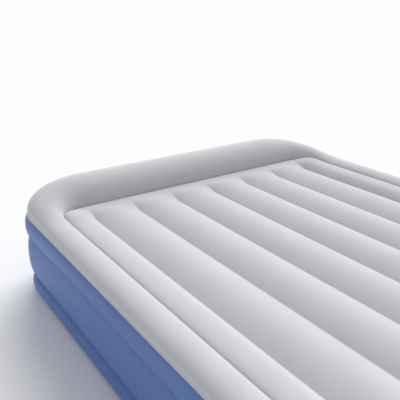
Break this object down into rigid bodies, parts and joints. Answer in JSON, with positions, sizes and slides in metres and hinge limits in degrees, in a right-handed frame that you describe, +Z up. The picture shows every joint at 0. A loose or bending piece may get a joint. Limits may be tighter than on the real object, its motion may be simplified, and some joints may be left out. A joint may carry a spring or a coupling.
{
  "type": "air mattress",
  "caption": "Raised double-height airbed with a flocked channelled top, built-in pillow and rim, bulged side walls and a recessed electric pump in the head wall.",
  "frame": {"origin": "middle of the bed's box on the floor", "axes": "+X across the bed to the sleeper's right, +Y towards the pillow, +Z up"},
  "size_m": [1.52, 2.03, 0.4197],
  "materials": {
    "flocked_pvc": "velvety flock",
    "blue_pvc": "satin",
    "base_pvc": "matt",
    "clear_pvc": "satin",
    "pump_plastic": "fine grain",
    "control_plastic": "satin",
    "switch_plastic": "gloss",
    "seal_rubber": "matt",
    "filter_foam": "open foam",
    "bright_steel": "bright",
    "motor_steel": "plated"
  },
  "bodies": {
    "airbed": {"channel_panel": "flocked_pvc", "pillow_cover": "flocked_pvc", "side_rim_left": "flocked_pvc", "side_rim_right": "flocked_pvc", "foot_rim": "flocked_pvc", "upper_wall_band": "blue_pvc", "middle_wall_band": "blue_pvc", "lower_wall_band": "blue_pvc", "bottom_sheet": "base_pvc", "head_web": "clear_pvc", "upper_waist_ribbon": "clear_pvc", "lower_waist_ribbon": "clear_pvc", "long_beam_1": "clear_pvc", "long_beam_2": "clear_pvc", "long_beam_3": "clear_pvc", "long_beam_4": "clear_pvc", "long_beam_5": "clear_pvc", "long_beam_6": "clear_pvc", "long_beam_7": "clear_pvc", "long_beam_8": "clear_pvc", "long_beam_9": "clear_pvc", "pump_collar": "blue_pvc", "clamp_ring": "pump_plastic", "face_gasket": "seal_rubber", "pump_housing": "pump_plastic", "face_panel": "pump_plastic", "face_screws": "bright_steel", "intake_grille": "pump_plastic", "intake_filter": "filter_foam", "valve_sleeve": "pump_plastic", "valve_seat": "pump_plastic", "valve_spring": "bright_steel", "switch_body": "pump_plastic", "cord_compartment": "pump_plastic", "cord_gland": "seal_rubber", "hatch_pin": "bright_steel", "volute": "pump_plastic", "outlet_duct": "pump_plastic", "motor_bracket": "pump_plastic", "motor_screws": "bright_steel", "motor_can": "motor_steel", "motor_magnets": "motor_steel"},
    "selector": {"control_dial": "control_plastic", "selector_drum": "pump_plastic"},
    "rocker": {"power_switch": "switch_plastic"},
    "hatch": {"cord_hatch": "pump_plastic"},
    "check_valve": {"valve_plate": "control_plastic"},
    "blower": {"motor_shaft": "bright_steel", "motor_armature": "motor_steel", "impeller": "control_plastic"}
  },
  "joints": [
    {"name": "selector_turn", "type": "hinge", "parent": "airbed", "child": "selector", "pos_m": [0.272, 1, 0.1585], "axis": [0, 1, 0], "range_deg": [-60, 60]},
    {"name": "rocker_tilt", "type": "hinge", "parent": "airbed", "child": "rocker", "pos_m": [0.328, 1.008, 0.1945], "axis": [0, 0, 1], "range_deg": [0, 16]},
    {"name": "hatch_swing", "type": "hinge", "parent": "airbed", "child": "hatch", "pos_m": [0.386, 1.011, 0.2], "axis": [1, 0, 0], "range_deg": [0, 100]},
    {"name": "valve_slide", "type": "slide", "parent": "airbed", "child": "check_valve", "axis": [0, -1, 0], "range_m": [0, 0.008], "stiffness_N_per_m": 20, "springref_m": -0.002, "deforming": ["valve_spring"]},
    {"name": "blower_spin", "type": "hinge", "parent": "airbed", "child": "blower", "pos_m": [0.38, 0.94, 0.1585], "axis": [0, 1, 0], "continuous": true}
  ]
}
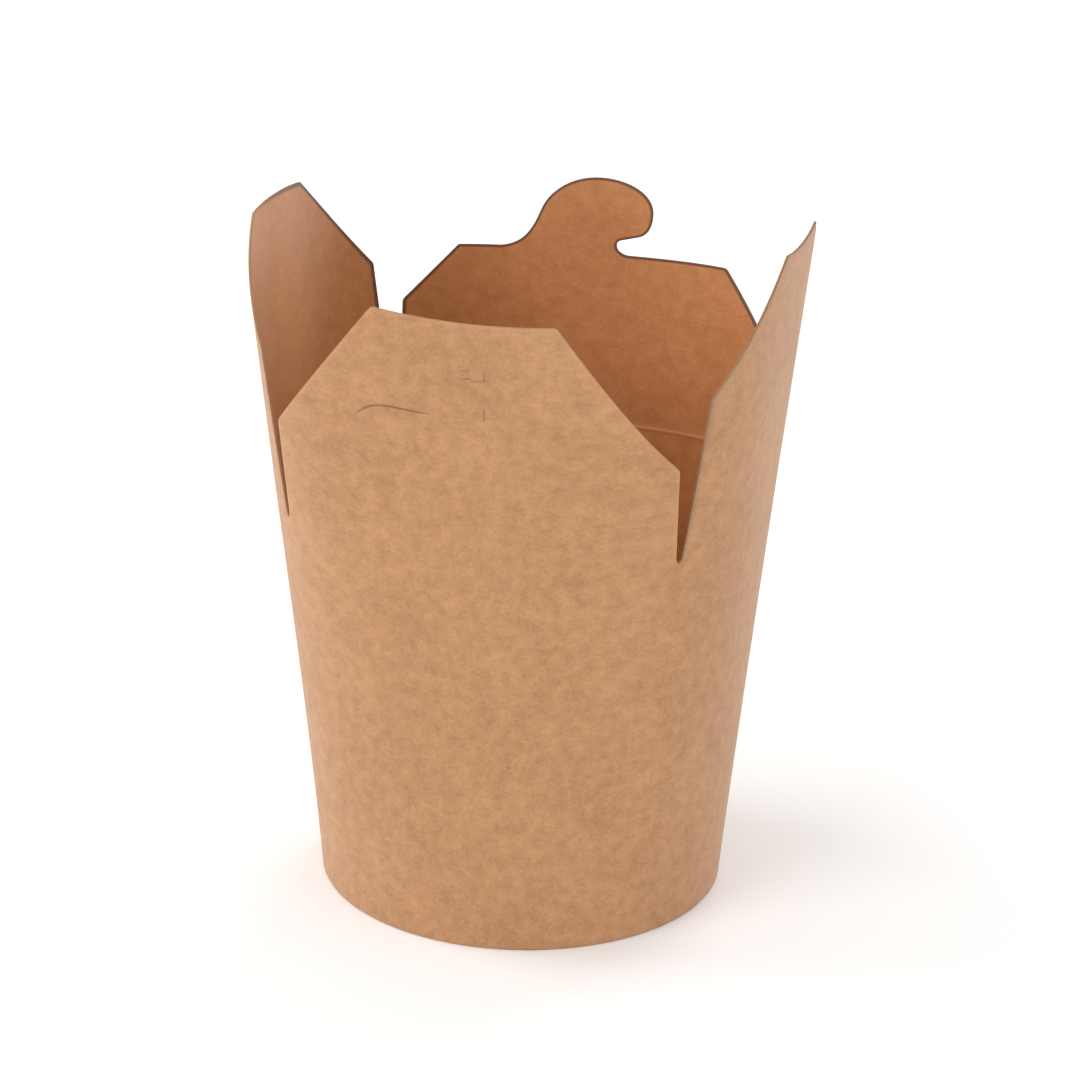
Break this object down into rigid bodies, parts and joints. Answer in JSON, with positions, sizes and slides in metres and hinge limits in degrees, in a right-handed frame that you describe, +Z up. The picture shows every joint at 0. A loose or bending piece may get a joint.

_Set exercise:_ Could you quote the material above in full, exactly as it stands?

_Worked solution:_
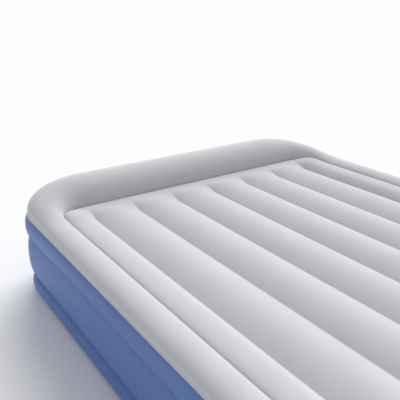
Break this object down into rigid bodies, parts and joints. Answer in JSON, with positions, sizes and slides in metres and hinge limits in degrees, in a right-handed frame that you describe, +Z up. The picture shows every joint at 0. A loose or bending piece may get a joint. Limits may be tighter than on the real object, its motion may be simplified, and some joints may be left out. A joint may carry a spring or a coupling.
{
  "type": "air mattress",
  "caption": "Raised double-height airbed with a flocked channelled top, built-in pillow and rim, bulged side walls and a recessed electric pump in the head wall.",
  "frame": {"origin": "middle of the bed's box on the floor", "axes": "+X across the bed to the sleeper's right, +Y towards the pillow, +Z up"},
  "size_m": [1.52, 2.03, 0.4197],
  "materials": {
    "flocked_pvc": "velvety flock",
    "blue_pvc": "satin",
    "base_pvc": "matt",
    "clear_pvc": "satin",
    "pump_plastic": "fine grain",
    "control_plastic": "satin",
    "switch_plastic": "gloss",
    "seal_rubber": "matt",
    "filter_foam": "open foam",
    "bright_steel": "bright",
    "motor_steel": "plated"
  },
  "bodies": {
    "airbed": {"channel_panel": "flocked_pvc", "pillow_cover": "flocked_pvc", "side_rim_left": "flocked_pvc", "side_rim_right": "flocked_pvc", "foot_rim": "flocked_pvc", "upper_wall_band": "blue_pvc", "middle_wall_band": "blue_pvc", "lower_wall_band": "blue_pvc", "bottom_sheet": "base_pvc", "head_web": "clear_pvc", "upper_waist_ribbon": "clear_pvc", "lower_waist_ribbon": "clear_pvc", "long_beam_1": "clear_pvc", "long_beam_2": "clear_pvc", "long_beam_3": "clear_pvc", "long_beam_4": "clear_pvc", "long_beam_5": "clear_pvc", "long_beam_6": "clear_pvc", "long_beam_7": "clear_pvc", "long_beam_8": "clear_pvc", "long_beam_9": "clear_pvc", "pump_collar": "blue_pvc", "clamp_ring": "pump_plastic", "face_gasket": "seal_rubber", "pump_housing": "pump_plastic", "face_panel": "pump_plastic", "face_screws": "bright_steel", "intake_grille": "pump_plastic", "intake_filter": "filter_foam", "valve_sleeve": "pump_plastic", "valve_seat": "pump_plastic", "valve_spring": "bright_steel", "switch_body": "pump_plastic", "cord_compartment": "pump_plastic", "cord_gland": "seal_rubber", "hatch_pin": "bright_steel", "volute": "pump_plastic", "outlet_duct": "pump_plastic", "motor_bracket": "pump_plastic", "motor_screws": "bright_steel", "motor_can": "motor_steel", "motor_magnets": "motor_steel"},
    "selector": {"control_dial": "control_plastic", "selector_drum": "pump_plastic"},
    "rocker": {"power_switch": "switch_plastic"},
    "hatch": {"cord_hatch": "pump_plastic"},
    "check_valve": {"valve_plate": "control_plastic"},
    "blower": {"motor_shaft": "bright_steel", "motor_armature": "motor_steel", "impeller": "control_plastic"}
  },
  "joints": [
    {"name": "selector_turn", "type": "hinge", "parent": "airbed", "child": "selector", "pos_m": [0.272, 1, 0.1585], "axis": [0, 1, 0], "range_deg": [-60, 60]},
    {"name": "rocker_tilt", "type": "hinge", "parent": "airbed", "child": "rocker", "pos_m": [0.328, 1.008, 0.1945], "axis": [0, 0, 1], "range_deg": [0, 16]},
    {"name": "hatch_swing", "type": "hinge", "parent": "airbed", "child": "hatch", "pos_m": [0.386, 1.011, 0.2], "axis": [1, 0, 0], "range_deg": [0, 100]},
    {"name": "valve_slide", "type": "slide", "parent": "airbed", "child": "check_valve", "axis": [0, -1, 0], "range_m": [0, 0.008], "stiffness_N_per_m": 20, "springref_m": -0.002, "deforming": ["valve_spring"]},
    {"name": "blower_spin", "type": "hinge", "parent": "airbed", "child": "blower", "pos_m": [0.38, 0.94, 0.1585], "axis": [0, 1, 0], "continuous": true}
  ]
}
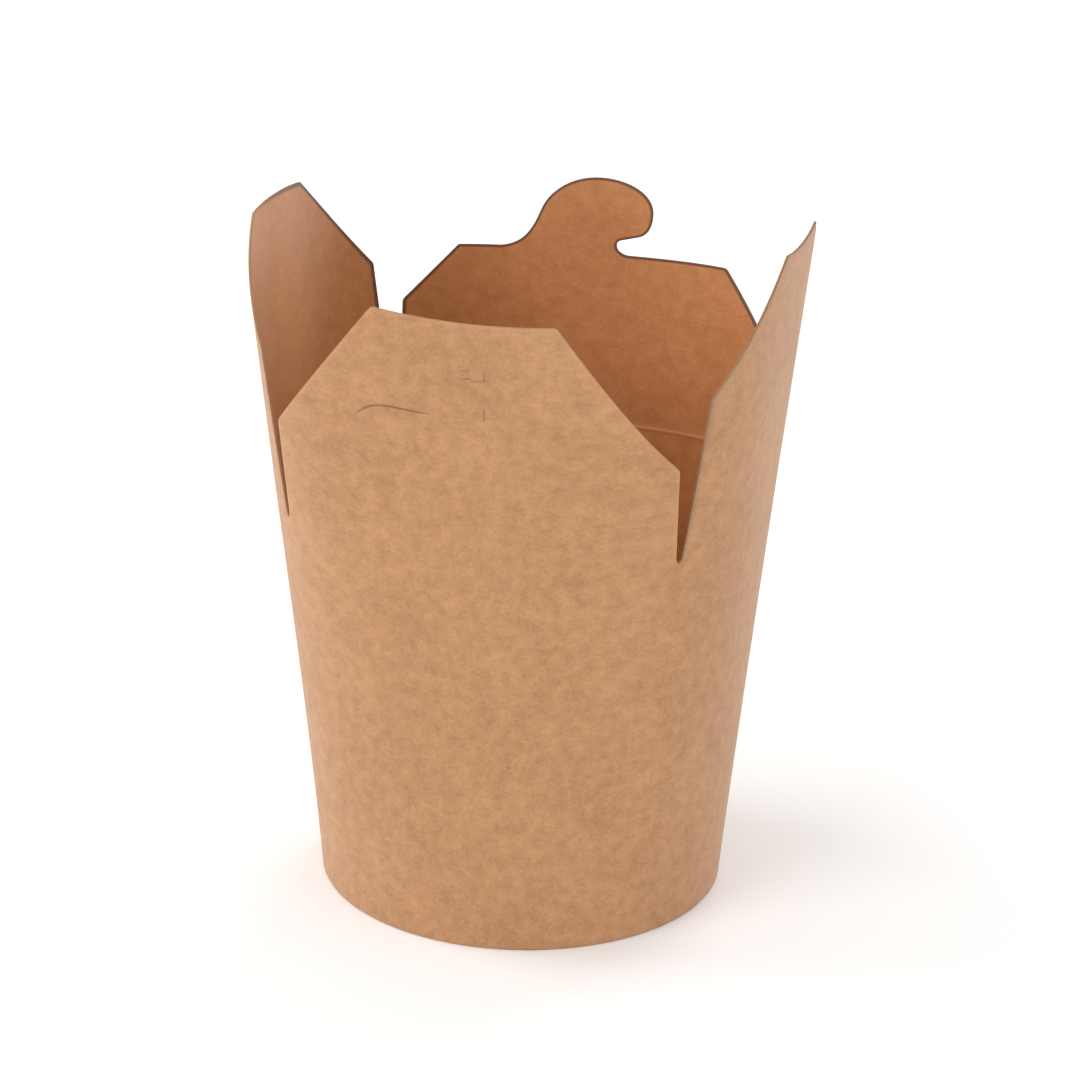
Break this object down into rigid bodies, parts and joints. Answer in JSON, with positions, sizes and slides in metres and hinge limits in degrees, in a right-handed frame that you describe, +Z up. The picture shows every joint at 0. A loose or bending piece may get a joint.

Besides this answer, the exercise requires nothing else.